For its conduct and sacrifice during Operation Little Saturn the 53rd Infantry Regiment "Sforzesca" was awarded a Gold Medal of Military Valor, which was affixed to the regiment's flag and added to the regiment's coat of arms.

=== Cold War ===

On 1 July 1963, the regiment's command was reformed in Ialmicco and designated 53rd Infantry Fortification Regiment "Umbria". The regiment consisted of a command, and command platoon, and received the existing XVI and XXI fortification battalions. The regiment was assigned to the Infantry Division "Folgore" and tasked with maintaining and manning the fortifications of the Alpine Wall between the lower Soča river and the Torre and Natisone rivers. On 18 August 1964, the XVI and XXI fortification battalions were reorganized as I, II, and III battalions. The regiment then consisted of the following units:

- 53rd Infantry Fortification Regiment "Umbria", in Ialmicco
  - Command and Services Company, in Ialmicco
  - I Battalion, in Pavia di Udine, with a detachment in Brazzano
  - II Battalion, in San Lorenzo Isontino, with detachments in Farra d'Isonzo and Lucinico
  - III Battalion, in Fogliano Redipuglia, with a detachment in Perteole

During the 1975 army reform, the army disbanded the regimental level and newly independent battalions were granted for the first time their own flags. On 30 September 1976, the 53rd Infantry Fortification Regiment "Umbria" was disbanded and the next day the regiment's I Battalion, II Battalion, and III Battalion became autonomous units and were renamed 53rd Infantry Fortification Battalion "Umbria", 63rd Infantry Fortification Battalion "Cagliari", and 33rd Infantry Fortification Battalion "Ardenza". The 53rd Infantry Fortification Battalion "Umbria" was based in Pavia di Udine and consisted of a command, a command and services company, and three fortification companies. On 12 November 1976, the President of the Italian Republic Giovanni Leone assigned with decree 846 the flag and traditions of the 53rd Infantry Regiment "Umbria" to the 53rd Infantry Fortification Battalion "Umbria".

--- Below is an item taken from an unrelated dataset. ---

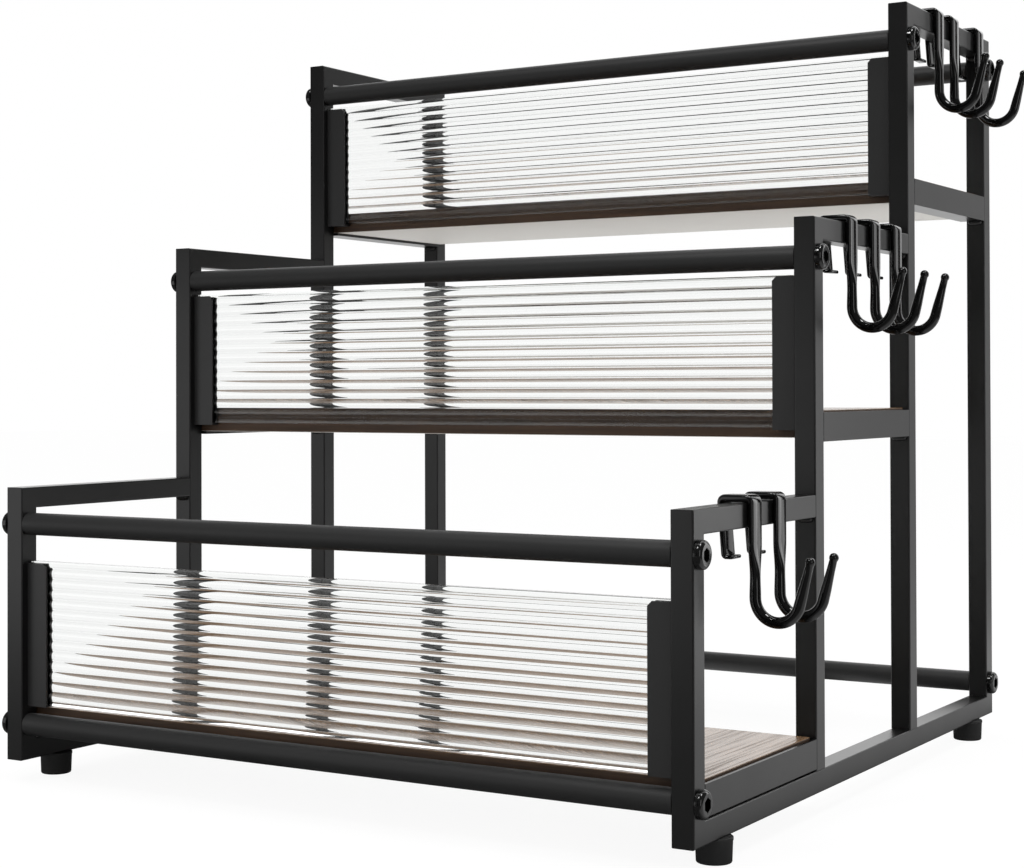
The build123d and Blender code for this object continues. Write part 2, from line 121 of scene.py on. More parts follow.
class BoardSettings(bpy.types.PropertyGroup):
    """Wood-grain laminate on the shelves."""

    light: bpy.props.StringProperty(
        name="Light grain", description="Lighter brown of the printed grain", default="#7b6148"
    )
    dark: bpy.props.StringProperty(
        name="Dark grain", description="Darker brown of the printed grain", default="#584430"
    )
    underside: bpy.props.StringProperty(
        name="Underside", description="Pale backing paper under the board", default="#d3d1cc"
    )
    # The edge tint is painted shade: it darkens the upright edges beside the top, which get less light than
    # the top
    edge: bpy.props.StringProperty(
        name="Edge tint", description="Darkening of the banded edges beside the top", default="#94836a"
    )
    grain: bpy.props.FloatProperty(
        name="Grain width", description="Width of one streak of the grain", default=1.9 * MM, unit="LENGTH"
    )


class PanelSettings(bpy.types.PropertyGroup):
    """Clear fluted fronts."""

    pitch: bpy.props.FloatProperty(
        name="Flute pitch", description="Height of one flute", default=4.9 * MM, unit="LENGTH"
    )
    crest: bpy.props.FloatProperty(
        name="Crest radius", description="Radius of the round crest of a flute",
        default=3.3 * MM, unit="LENGTH",
    )
    hollow: bpy.props.FloatProperty(
        name="Hollow radius", description="Radius in the hollow between two flutes",
        default=0.6 * MM, unit="LENGTH",
    )
    cut_shares: bpy.props.FloatVectorProperty(
        name="Cut shares",
        description="Share of a flute left at the foot of the lower, middle and upper panel",
        default=(0.37, 0.65, 0.14),
    )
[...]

The battalion was assigned to the Mechanized Division "Folgore" and tasked with manning fortifications of the Alpine Wall along the Natisone river, from Manzano to the Natisione's confluence with the Torre river, and along the Torre river from Pavia di Udine to Villesse. On 1 January 1980, the battalion formed a fourth fortification company.

In 1986 the Italian Army abolished the divisional level and brigades, which until then had been under one of the Army's four divisions, came under direct command of the Army's 3rd Army Corps or 5th Army Corps. On 31 October 1986, the Mechanized Division "Folgore" was disbanded and the next day the 53rd Infantry Fortification Battalion "Umbria" was assigned to the Mechanized Brigade "Gorizia".

=== Recent times ===
After the end of the Cold War Italian Army began to draw down its forces and on 31 December 1991, the 53rd Infantry Fortification Battalion "Umbria" was reduced in size and then consisted of a command, a command and services company, and a building maintenance Company. On 31 March 1993, the battalion was disbanded and the flag of the 53rd Infantry Regiment "Umbria" transferred to the Shrine of the Flags in the Vittoriano in Rome.